Given Mr. Trump’s claims of fraud and the plurality of antifraud crusaders, “It’s hard to believe that a commission structured this way doesn’t already know what it wants to do,” Justin Levitt, a voting rights official in the Obama administration Justice Department who is now a professor at Loyola Law School in Los Angeles, said in an interview.
Much of this stands in contrast to previous election commissions, which operated in bipartisan fashion even when they produced contentious recommendations.
A panel convened after the 2000 elections and headed by former Presidents Jimmy Carter and Gerald R. Ford made recommendations that led eventually to a major law, the Help America Vote Act, and a gush of federal money to replace aging voting machines.
Another commission led by Mr. Carter, a Democrat, and former Secretary of State James A. Baker III, a Republican, was charged in 2005 with finding ways to build public confidence in elections. Yet another, commissioned in 2013 by President Barack Obama, focused on modernizing election procedures and easing the long lines at polling places that plagued the 2012 vote. That commission was headed by the general counsels of the two major parties’ 2012 presidential campaigns.

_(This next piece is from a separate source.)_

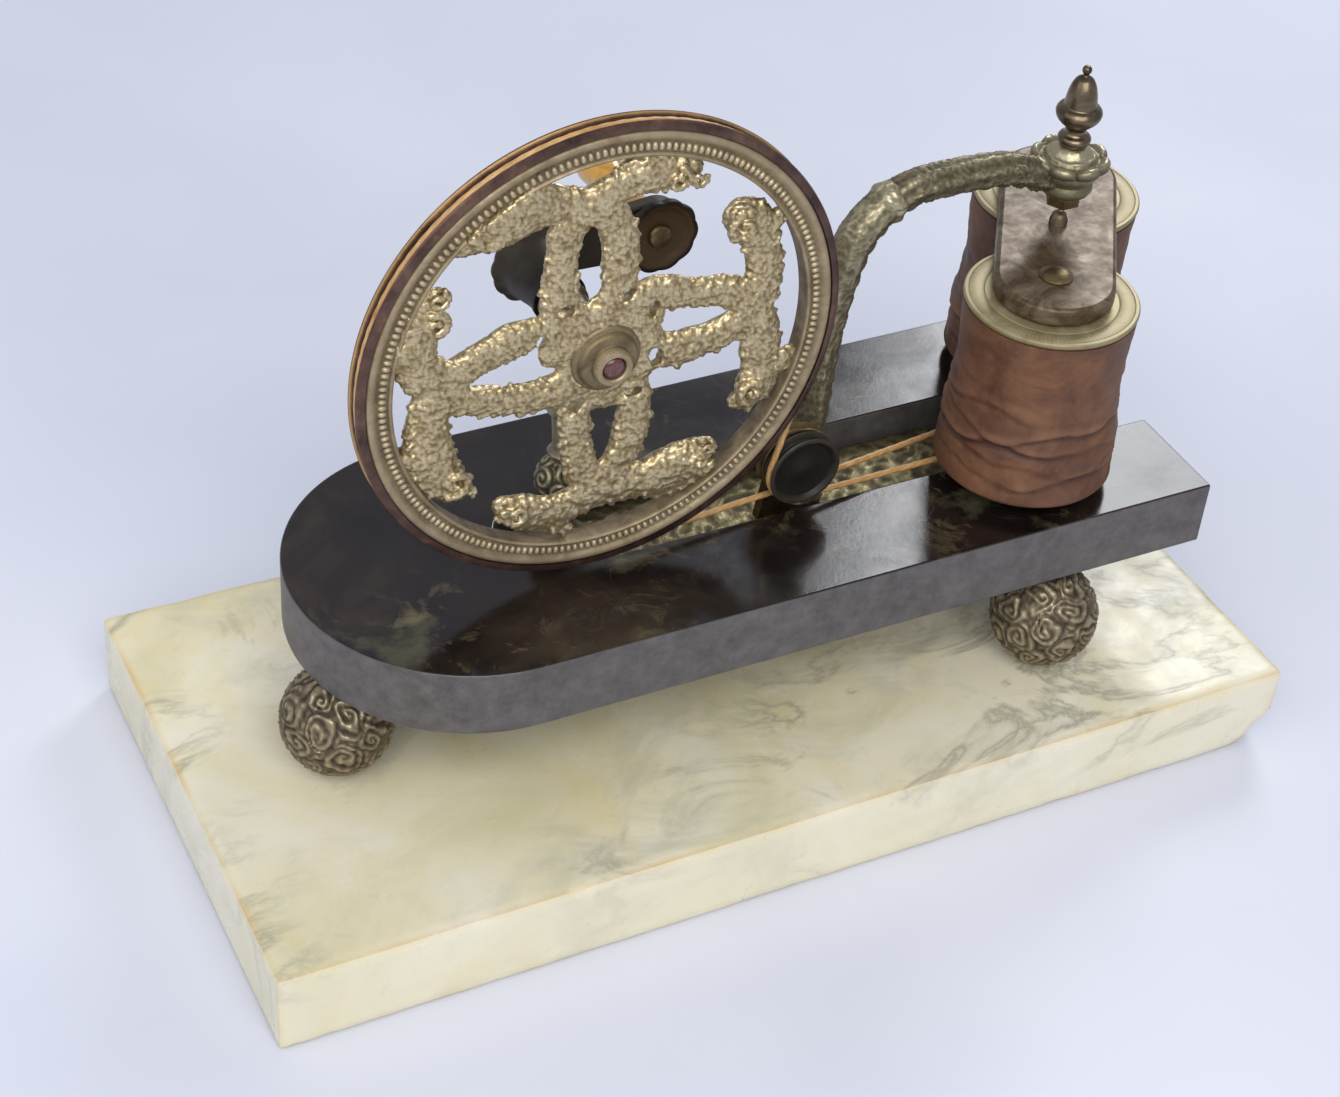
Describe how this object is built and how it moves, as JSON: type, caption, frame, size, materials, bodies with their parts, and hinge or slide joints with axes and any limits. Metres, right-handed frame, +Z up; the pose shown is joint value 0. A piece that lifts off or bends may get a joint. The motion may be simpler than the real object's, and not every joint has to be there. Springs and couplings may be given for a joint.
{
  "type": "magneto-electric machine",
  "caption": "Hand-cranked magneto-electric machine: openwork flywheel with cord drive spins a pair of leather-covered coils over a horseshoe magnet on ball feet and a marble slab.",
  "frame": {"origin": "centre of the marble slab's underside, on the surface it stands on", "axes": "+X along the slab from the magnet's rounded nose to its poles, +Y from the flywheel's open front face towards the crank behind it, +Z up"},
  "size_m": [0.3, 0.144, 0.2078],
  "materials": {
    "marble": "polished, veined",
    "antique_brass": "cast relief, patinated",
    "magnet_steel": "dark polished, worn patina",
    "gilt_brass": "pebbled, worn gilding",
    "dark_bronze": "dark lacquered",
    "polished_steel": "mirror polished",
    "ebony": "turned, waxed",
    "horn": "turned horn, polished",
    "leather": "worn, creased",
    "flange_brass": "turned, dulled",
    "soft_iron": "turned",
    "red_jewel": "polished cabochon",
    "gut": "twisted gut"
  },
  "bodies": {
    "base": {"marble_slab": "marble", "foot_ball_nose": "antique_brass", "foot_ball_front": "antique_brass", "foot_ball_rear": "antique_brass", "horseshoe_magnet": "magnet_steel", "bed_casting": "antique_brass", "clamp_strap_left": "antique_brass", "clamp_strap_right": "antique_brass", "clamp_screw_left": "soft_iron", "clamp_screw_right": "soft_iron", "wheel_pillar": "antique_brass", "axle_bearing": "dark_bronze", "guide_bracket": "antique_brass", "guide_pin": "soft_iron", "swan_neck_arm": "antique_brass", "pivot_rosette": "antique_brass", "pivot_lock_nut": "antique_brass", "pivot_cup": "soft_iron", "contact_spring_front": "gilt_brass", "contact_spring_rear": "gilt_brass", "drive_cord": "gut"},
    "flywheel": {"wheel_rim": "dark_bronze", "wheel_spider": "gilt_brass", "hub_cap": "antique_brass", "hub_jewel": "red_jewel", "hub_collar": "dark_bronze", "axle": "soft_iron", "crank_boss": "ebony", "crank_arm": "ebony", "crank_cup": "ebony", "handle_pin": "antique_brass"},
    "grip": {"handle_grip": "horn"},
    "armature": {"armature_spindle": "soft_iron", "spindle_pulley": "gilt_brass", "commutator_collar": "gilt_brass", "yoke_bar": "polished_steel", "coil_core_front": "soft_iron", "coil_core_rear": "soft_iron", "coil_bobbin_front": "flange_brass", "coil_bobbin_rear": "flange_brass", "coil_winding_front": "leather", "coil_winding_rear": "leather", "yoke_screw_front": "antique_brass", "yoke_screw_rear": "antique_brass"},
    "guide_front": {"guide_pulley_front": "ebony"},
    "guide_rear": {"guide_pulley_rear": "gilt_brass"},
    "pivot": {"pivot_screw": "soft_iron", "acorn_finial": "dark_bronze"}
  },
  "joints": [
    {"name": "armature_spin", "type": "hinge", "parent": "base", "child": "armature", "pos_m": [0.1023, 0.00675, 0.0794], "axis": [0, 0, 1], "continuous": true},
    {"name": "wheel_spin", "type": "hinge", "parent": "base", "child": "flywheel", "pos_m": [-0.0426, -0.0113, 0.1433], "axis": [0, 1, 0], "continuous": true},
    {"name": "guide_front_spin", "type": "hinge", "parent": "base", "child": "guide_front", "pos_m": [0.0201, -0.0096, 0.08935], "axis": [0, 1, 0], "continuous": true},
    {"name": "guide_rear_spin", "type": "hinge", "parent": "base", "child": "guide_rear", "pos_m": [0.0201, -0.0048, 0.08935], "axis": [0, 1, 0], "continuous": true},
    {"name": "grip_spin", "type": "hinge", "parent": "flywheel", "child": "grip", "pos_m": [-0.00744, 0.0352, 0.14502], "axis": [0, 1, 0], "continuous": true},
    {"name": "pivot_adjust", "type": "hinge", "parent": "base", "child": "pivot", "pos_m": [0.1023, 0.00675, 0.1564], "axis": [0, 0, 1], "range_deg": [-90, 90]}
  ],
  "couplings": [
    {"joint": "wheel_spin", "follows": "armature_spin", "ratio": 0.10794},
    {"joint": "guide_front_spin", "follows": "armature_spin", "ratio": -0.69388},
    {"joint": "guide_rear_spin", "follows": "armature_spin", "ratio": 0.69388}
  ]
}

The Trump commission is led by Mr. Pence, a Republican who can reasonably be seen to have presidential ambitions of his own, and Mr. Kobach, a declared candidate for Kansas governor. Critics say that places two partisans in charge of a body asked to recommend changes in procedures for elections in which they may be candidates.
Mr. Kobach has said the panel is the undeserving victim of biased reporting and has important work to do.
“Despite media distortions and obstruction by a handful of state politicians,” he said in a statement this month, “this bipartisan commission on election integrity will continue its work to gather the facts through public records requests to ensure the integrity of each American’s vote because the public has a right to know.”